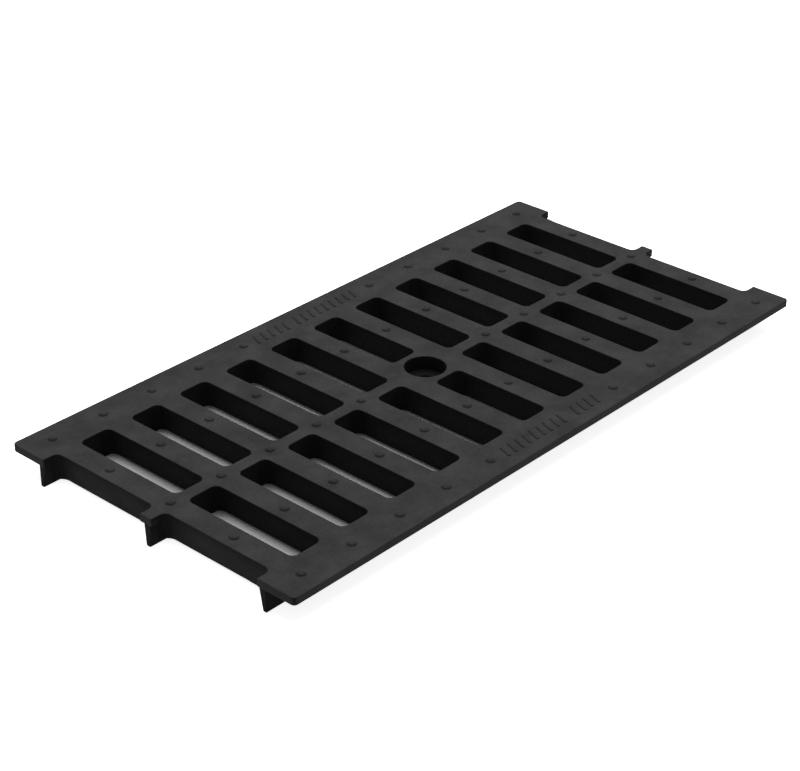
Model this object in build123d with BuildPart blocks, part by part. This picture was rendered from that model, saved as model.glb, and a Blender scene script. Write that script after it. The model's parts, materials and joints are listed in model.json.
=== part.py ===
from build123d import *
import os

os.makedirs("parts", exist_ok=True)

# Slotted cast iron grate for a drain channel, one casting, lying on the feet of its ribs.
# Millimetres. X runs along the channel, Y across it and Z up from the plane of the feet.
# The origin is under the middle of the grate.

# Outline of the casting
module_length = 500.0            # stretch of channel that one grate covers
joint_gap = 1.0                  # left free between two grates laid end to end
width = 248.0                    # over both rims
depth = 22.0                     # from the walking surface down to the feet of the ribs
deck_thickness = 5.5
corner_radius = 3.0              # of the deck, seen from above

# Slots, and the bars that stand between them
side_slot_count = 5              # whole slots on each side of the middle one
slot_width = 23.9                # along the channel, at the walking surface
slot_corner_radius = 4.5
slot_draft = 3.4                 # how far the sides of a slot have drawn back at the bars' feet
bar_setback = 2.0                # the bars stop this much above the feet of the ribs

# Ribs that run the whole length
seat_width = 200.0               # over the outer faces of the two side ribs
side_rib_root = 6.0
side_rib_foot = 3.0
rim_root_radius = 2.0            # in the corner under each rim
spine_width = 9.7                # band of deck between the two rows of slots
centre_rib_root = 5.0
centre_rib_foot = 2.5
rib_end_setback = 1.3            # the ribs stop this much short of the ends of the deck

# Boss in the middle, with the hole of the locking bolt
bolt_hole_diameter = 14.0
head_recess_diameter = 28.6
head_recess_depth = 10.5
boss_wall = 4.5                  # left between the recess and the slots beside it
boss_draft = 1.5

# Raised grip studs
stud_diameter = 6.0
stud_height = 1.2
stud_taper = 15.0
stud_sides = 8                   # a plan of short straight sides stands for a circle this small
rim_stud_inset = 14.6            # from the long edge of the deck to the studs on the rim

# Worked out from the sizes above
length = module_length - joint_gap
bar_count = 2 * (side_slot_count + 1)
pitch = module_length / bar_count
deck_underside = depth - deck_thickness
slot_outer_end = seat_width / 2 - side_rib_root
boss_end = head_recess_diameter / 2 + boss_wall
rim_stud_row = width / 2 - rim_stud_inset
slot_stud_row = rim_stud_row / 2

# Distance of the ribs' drafted faces from the middle of the grate, at the ribs' feet and, on the
# way up to the deck, at the bars' feet
side_rib_face = seat_width / 2 - side_rib_foot
centre_rib_face = centre_rib_foot / 2
drawn = bar_setback / deck_underside
side_rib_face_at_bars = side_rib_face + drawn * (slot_outer_end - side_rib_face)
centre_rib_face_at_bars = centre_rib_face + drawn * (spine_width / 2 - centre_rib_face)


def slot_space(deck_inner_end, root_inner_end, foot_inner_end):
    """Space of one slot: straight through the deck, then wider from there down to the bars' feet.

    The three inner ends say how far from the middle of the grate the slot starts at each level.
    """
    foot_outer_end = side_rib_face_at_bars
    foot_width = slot_width + 2 * slot_draft
    foot_corner_radius = slot_corner_radius + slot_draft
    with BuildPart() as space:
        with BuildSketch(Plane.XY.offset(deck_underside)):
            with Locations((0, (deck_inner_end + slot_outer_end) / 2)):
                RectangleRounded(slot_width, slot_outer_end - deck_inner_end, slot_corner_radius)
        extrude(amount=deck_thickness)
        with BuildSketch(Plane.XY.offset(deck_underside)):
            with Locations((0, (root_inner_end + slot_outer_end) / 2)):
                RectangleRounded(slot_width, slot_outer_end - root_inner_end, slot_corner_radius)
        with BuildSketch(Plane.XY.offset(bar_setback)):
            with Locations((0, (foot_inner_end + foot_outer_end) / 2)):
                RectangleRounded(foot_width, foot_outer_end - foot_inner_end, foot_corner_radius)
        loft(ruled=True)
    return space.part


# A slot with its twin across the spine. In the half slots at the two ends the spine overhangs the
# centre rib, and in the middle the boss shortens both slots.
with BuildPart() as slot_pair:
    add(slot_space(spine_width / 2, spine_width / 2, centre_rib_face_at_bars))
    mirror(about=Plane.XZ)
with BuildPart() as end_slot_pair:
    add(slot_space(spine_width / 2, centre_rib_root / 2, centre_rib_face_at_bars))
    mirror(about=Plane.XZ)
with BuildPart() as boss_slot_pair:
    add(slot_space(boss_end, boss_end, boss_end - boss_draft))
    mirror(about=Plane.XZ)

# Space between the ribs, under the feet of the bars
with BuildPart() as space_under_bars:
    with BuildSketch(Plane.YZ):
        with BuildLine():
            Polyline(
                (centre_rib_face, 0),
                (side_rib_face, 0),
                (side_rib_face_at_bars, bar_setback),
                (centre_rib_face_at_bars, bar_setback),
                close=True,
            )
        make_face()
    extrude(amount=length / 2, both=True)
    mirror(about=Plane.XZ)

with BuildPart() as grate:
    # Body between the outer faces of the side ribs, and the deck over it
    with BuildSketch(Plane.XY):
        Rectangle(length - 2 * rib_end_setback, seat_width)
    extrude(amount=deck_underside)
    with BuildSketch(Plane.XY.offset(deck_underside)):
        RectangleRounded(length, width, corner_radius)
    extrude(amount=deck_thickness)

    # Corner under each rim, along the outer face of the side rib
    rim_roots = grate.edges().filter_by(Axis.X).filter_by(
        lambda edge: abs(edge.center().Z - deck_underside) < 0.01
        and abs(abs(edge.center().Y) - seat_width / 2) < 0.01
    )
    fillet(rim_roots, rim_root_radius)

    # The slots stand one pitch apart, so that each end of the casting is half a slot
    side_slots = [sign * (i + 1) * pitch for i in range(side_slot_count) for sign in (-1, 1)]
    with Locations(*[(x, 0) for x in side_slots]):
        add(slot_pair.part, mode=Mode.SUBTRACT)
    with Locations((-module_length / 2, 0), (module_length / 2, 0)):
        add(end_slot_pair.part, mode=Mode.SUBTRACT)
    add(boss_slot_pair.part, mode=Mode.SUBTRACT)
    add(space_under_bars.part, mode=Mode.SUBTRACT)

    # Locking bolt: a recess for its head and a clearance hole for its shank
    with Locations((0, 0, depth)):
        CounterBoreHole(
            radius=bolt_hole_diameter / 2,
            counter_bore_radius=head_recess_diameter / 2,
            counter_bore_depth=head_recess_depth,
        )

    # Raised studs: one on every bar near the middle of each row of slots, and on the rims and the
    # spine one beside every bar but the two in the middle
    bars = [sign * (i + 0.5) * pitch for i in range(side_slot_count + 1) for sign in (-1, 1)]
    studs = [(x, y) for x in bars for y in (-slot_stud_row, slot_stud_row)]
    studs += [(x, y) for x in bars if abs(x) > pitch for y in (-rim_stud_row, 0, rim_stud_row)]
    with BuildSketch(Plane.XY.offset(depth)):
        with Locations(*studs):
            RegularPolygon(stud_diameter / 2, stud_sides)
    extrude(amount=stud_height, taper=stud_taper)

grate.part.label = "grate"
export_step(grate.part, "parts/grate.step")
print("studs", len(studs), "volume in cm3", round(grate.part.volume / 1000, 1))
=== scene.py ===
# %% [markdown]
# # Dressing a cast iron channel grate
#
# The part is one iron casting, dipped in black coating. It covers a half metre of drainage channel:
# a flat deck with two rows of slots, three long ribs underneath, and a hole for a locking bolt.
#
# The solid model already has the right form and size, so nothing here changes either. What a casting
# has and a plain solid lacks is soft edges, rounded studs and a slightly grainy skin. That is the work
# of this notebook, cell by cell.

import json
import math

import bmesh
import bpy
from mathutils import Matrix, Vector

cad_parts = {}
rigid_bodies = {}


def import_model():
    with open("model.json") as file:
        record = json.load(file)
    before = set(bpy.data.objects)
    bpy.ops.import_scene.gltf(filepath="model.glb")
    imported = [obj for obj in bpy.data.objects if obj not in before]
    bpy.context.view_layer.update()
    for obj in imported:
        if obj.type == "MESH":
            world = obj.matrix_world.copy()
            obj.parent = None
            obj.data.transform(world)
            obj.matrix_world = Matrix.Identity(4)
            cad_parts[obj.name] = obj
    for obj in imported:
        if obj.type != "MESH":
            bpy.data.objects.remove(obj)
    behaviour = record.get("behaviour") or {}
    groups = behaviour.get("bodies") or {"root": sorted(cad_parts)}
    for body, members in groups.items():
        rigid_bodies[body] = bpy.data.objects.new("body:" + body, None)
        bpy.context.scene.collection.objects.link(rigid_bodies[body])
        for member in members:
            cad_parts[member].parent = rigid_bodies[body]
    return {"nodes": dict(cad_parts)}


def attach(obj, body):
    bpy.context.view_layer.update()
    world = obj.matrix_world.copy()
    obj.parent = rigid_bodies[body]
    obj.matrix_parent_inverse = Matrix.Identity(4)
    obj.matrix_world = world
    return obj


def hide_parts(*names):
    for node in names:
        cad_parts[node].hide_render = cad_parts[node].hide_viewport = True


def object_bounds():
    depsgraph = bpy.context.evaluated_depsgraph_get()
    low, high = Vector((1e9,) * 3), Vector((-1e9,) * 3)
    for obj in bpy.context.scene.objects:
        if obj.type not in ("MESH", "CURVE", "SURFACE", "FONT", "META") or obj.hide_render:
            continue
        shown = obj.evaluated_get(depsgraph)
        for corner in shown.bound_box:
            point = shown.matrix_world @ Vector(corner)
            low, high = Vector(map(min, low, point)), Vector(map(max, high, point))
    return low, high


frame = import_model()
cad_low, cad_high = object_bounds()
print("solid from", tuple(round(v, 4) for v in cad_low), "to", tuple(round(v, 4) for v in cad_high))

# %% [markdown]
# ## The camera
#
# A camera can be placed by eye, by an add-on that reads vanishing points, or by fitting. Here the
# corners of the deck and the ends of its slots were matched to the picture by least squares, because
# a slotted plate shows even a small error in the angle. The result is a place, two axes and a focal
# length, which are set directly.

# %% Camera at the angle of the photograph
scene = bpy.context.scene
camera_data = bpy.data.cameras.new("camera")
camera_data.sensor_width = 36.0
camera_data.lens = 94.0
camera_data.shift_x = -0.000625
camera_data.shift_y = 0.000625
camera = bpy.data.objects.new("camera", camera_data)
scene.collection.objects.link(camera)
scene.camera = camera

right = Vector((0.6714, -0.7410, 0.0059))
up = Vector((0.3616, 0.3345, 0.8703))
turn = Matrix((right, up, right.cross(up))).transposed().to_4x4()
camera.matrix_world = Matrix.Translation((-0.9186, -0.8046, 0.6979)) @ turn
print("camera is", round(camera.location.length, 3), "m from the origin")

# %% [markdown]
# ## The body of the casting
#
# Molten iron does not fill a sharp corner, so the real grate has soft edges, with about half a
# millimetre of rounding. Those edges catch the light, and a render without them looks like cardboard.
#
# The form could be built again from boxes and booleans, or a bevel could be faked in the shader. The
# mesh of the solid is copied here and beveled, because then the slots, the draft of their walls and
# the ribs stay exactly where the solid has them, and the rounding is real geometry.
#
# The solid stands in for each round stud with a coarse one of eight sides. Those come off the copy.

# %% Copy the solid and take off its coarse studs
stud_height = 0.0012
deck_top = cad_high[2] - stud_height
coarse_stud_sides = 8
hair = 1e-5                      # heights closer than this are the same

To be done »
Start at the line with "# Locking bolt: a", stop at the line with "obj.parent = None", and return every line in that stretch exactly, those two included.

Reply to the task »
    # Locking bolt: a recess for its head and a clearance hole for its shank
    with Locations((0, 0, depth)):
        CounterBoreHole(
            radius=bolt_hole_diameter / 2,
            counter_bore_radius=head_recess_diameter / 2,
            counter_bore_depth=head_recess_depth,
        )

    # Raised studs: one on every bar near the middle of each row of slots, and on the rims and the
    # spine one beside every bar but the two in the middle
    bars = [sign * (i + 0.5) * pitch for i in range(side_slot_count + 1) for sign in (-1, 1)]
    studs = [(x, y) for x in bars for y in (-slot_stud_row, slot_stud_row)]
    studs += [(x, y) for x in bars if abs(x) > pitch for y in (-rim_stud_row, 0, rim_stud_row)]
    with BuildSketch(Plane.XY.offset(depth)):
        with Locations(*studs):
            RegularPolygon(stud_diameter / 2, stud_sides)
    extrude(amount=stud_height, taper=stud_taper)

grate.part.label = "grate"
export_step(grate.part, "parts/grate.step")
print("studs", len(studs), "volume in cm3", round(grate.part.volume / 1000, 1))
=== scene.py ===
# %% [markdown]
# # Dressing a cast iron channel grate
#
# The part is one iron casting, dipped in black coating. It covers a half metre of drainage channel:
# a flat deck with two rows of slots, three long ribs underneath, and a hole for a locking bolt.
#
# The solid model already has the right form and size, so nothing here changes either. What a casting
# has and a plain solid lacks is soft edges, rounded studs and a slightly grainy skin. That is the work
# of this notebook, cell by cell.

import json
import math

import bmesh
import bpy
from mathutils import Matrix, Vector

cad_parts = {}
rigid_bodies = {}


def import_model():
    with open("model.json") as file:
        record = json.load(file)
    before = set(bpy.data.objects)
    bpy.ops.import_scene.gltf(filepath="model.glb")
    imported = [obj for obj in bpy.data.objects if obj not in before]
    bpy.context.view_layer.update()
    for obj in imported:
        if obj.type == "MESH":
            world = obj.matrix_world.copy()
            obj.parent = None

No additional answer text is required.